Copy, from the entries below, each line in which the string "JSON" appears.

● ● ●

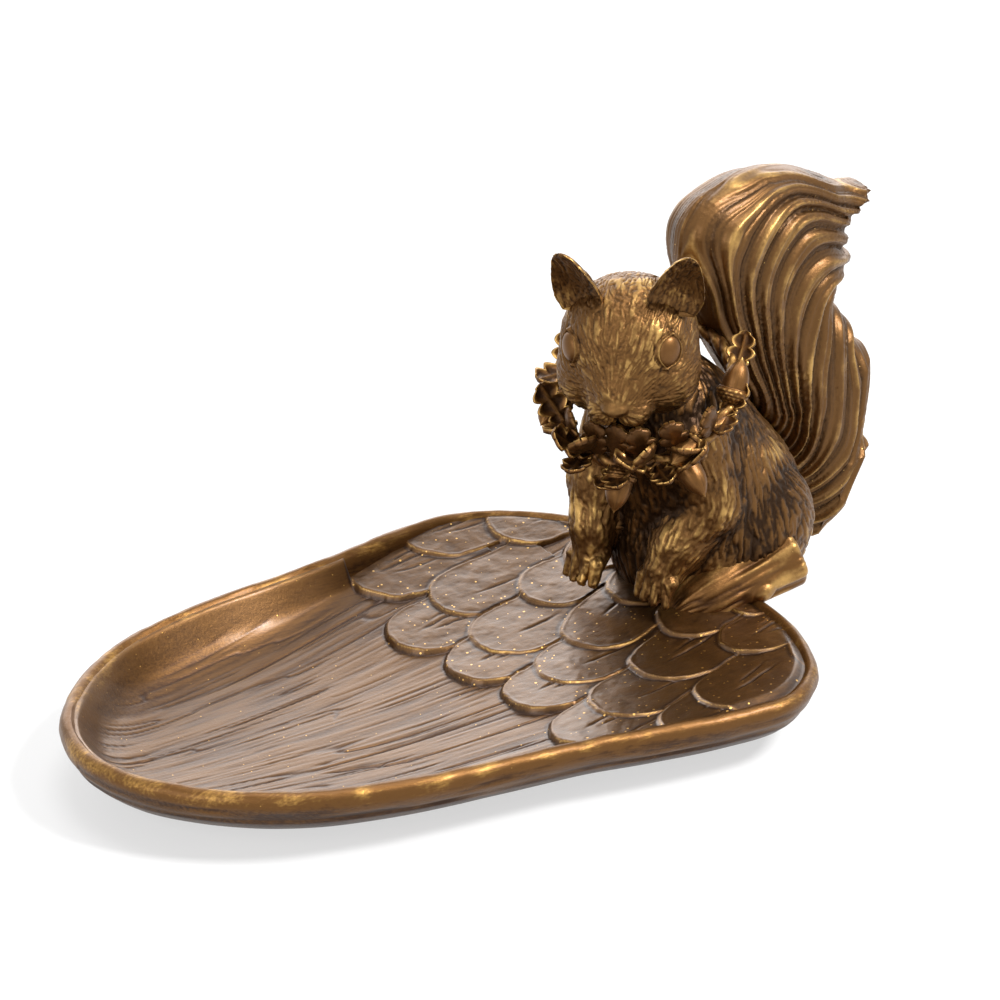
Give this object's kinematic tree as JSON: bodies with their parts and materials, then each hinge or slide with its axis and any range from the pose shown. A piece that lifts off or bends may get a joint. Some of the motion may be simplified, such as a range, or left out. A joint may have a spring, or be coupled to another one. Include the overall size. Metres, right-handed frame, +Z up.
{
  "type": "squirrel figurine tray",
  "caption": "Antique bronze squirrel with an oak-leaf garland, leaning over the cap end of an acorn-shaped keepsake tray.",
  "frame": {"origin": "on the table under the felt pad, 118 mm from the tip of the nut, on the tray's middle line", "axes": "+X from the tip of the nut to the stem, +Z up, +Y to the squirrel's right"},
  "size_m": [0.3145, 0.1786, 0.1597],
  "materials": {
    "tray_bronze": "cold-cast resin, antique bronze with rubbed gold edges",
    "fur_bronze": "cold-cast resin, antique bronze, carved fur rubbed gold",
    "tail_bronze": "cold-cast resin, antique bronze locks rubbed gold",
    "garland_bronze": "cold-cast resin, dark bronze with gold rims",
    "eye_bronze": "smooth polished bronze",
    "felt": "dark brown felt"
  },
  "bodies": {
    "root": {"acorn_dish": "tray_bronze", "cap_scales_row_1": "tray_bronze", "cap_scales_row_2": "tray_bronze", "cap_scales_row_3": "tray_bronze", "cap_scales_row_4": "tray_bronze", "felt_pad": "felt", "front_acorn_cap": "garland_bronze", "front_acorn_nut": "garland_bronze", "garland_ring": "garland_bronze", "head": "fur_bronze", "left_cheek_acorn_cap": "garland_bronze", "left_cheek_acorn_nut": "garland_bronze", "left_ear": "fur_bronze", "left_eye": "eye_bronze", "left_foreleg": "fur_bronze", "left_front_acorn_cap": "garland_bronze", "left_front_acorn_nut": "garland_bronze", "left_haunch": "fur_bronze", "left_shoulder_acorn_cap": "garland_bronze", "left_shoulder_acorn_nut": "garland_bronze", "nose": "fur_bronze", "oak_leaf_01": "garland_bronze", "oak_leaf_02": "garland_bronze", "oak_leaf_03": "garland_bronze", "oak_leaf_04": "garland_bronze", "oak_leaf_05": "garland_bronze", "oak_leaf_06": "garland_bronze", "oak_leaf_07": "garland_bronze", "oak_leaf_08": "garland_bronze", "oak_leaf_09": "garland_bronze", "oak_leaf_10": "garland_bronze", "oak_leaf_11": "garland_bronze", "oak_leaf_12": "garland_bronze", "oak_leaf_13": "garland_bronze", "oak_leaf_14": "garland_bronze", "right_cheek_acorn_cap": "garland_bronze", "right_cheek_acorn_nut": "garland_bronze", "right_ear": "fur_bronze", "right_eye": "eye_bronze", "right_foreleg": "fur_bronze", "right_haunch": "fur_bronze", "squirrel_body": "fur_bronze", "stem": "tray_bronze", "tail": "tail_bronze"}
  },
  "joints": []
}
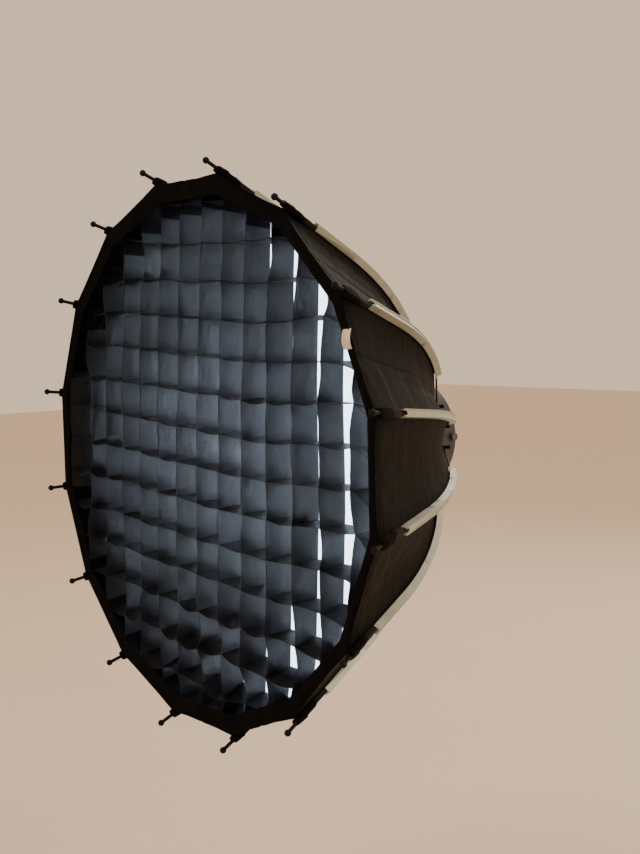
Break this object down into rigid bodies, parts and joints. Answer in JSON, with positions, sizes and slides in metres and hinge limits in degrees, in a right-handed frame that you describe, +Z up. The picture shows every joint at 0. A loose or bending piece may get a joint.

● ● ●

Answer for this exercise:
Give this object's kinematic tree as JSON: bodies with their parts and materials, then each hinge or slide with its axis and any range from the pose shown. A piece that lifts off or bends may get a joint. Some of the motion may be simplified, such as a range, or left out. A joint may have a spring, or be coupled to another one. Include the overall size. Metres, right-handed frame, +Z up.
Break this object down into rigid bodies, parts and joints. Answer in JSON, with positions, sizes and slides in metres and hinge limits in degrees, in a right-handed frame that you describe, +Z up. The picture shows every joint at 0. A loose or bending piece may get a joint.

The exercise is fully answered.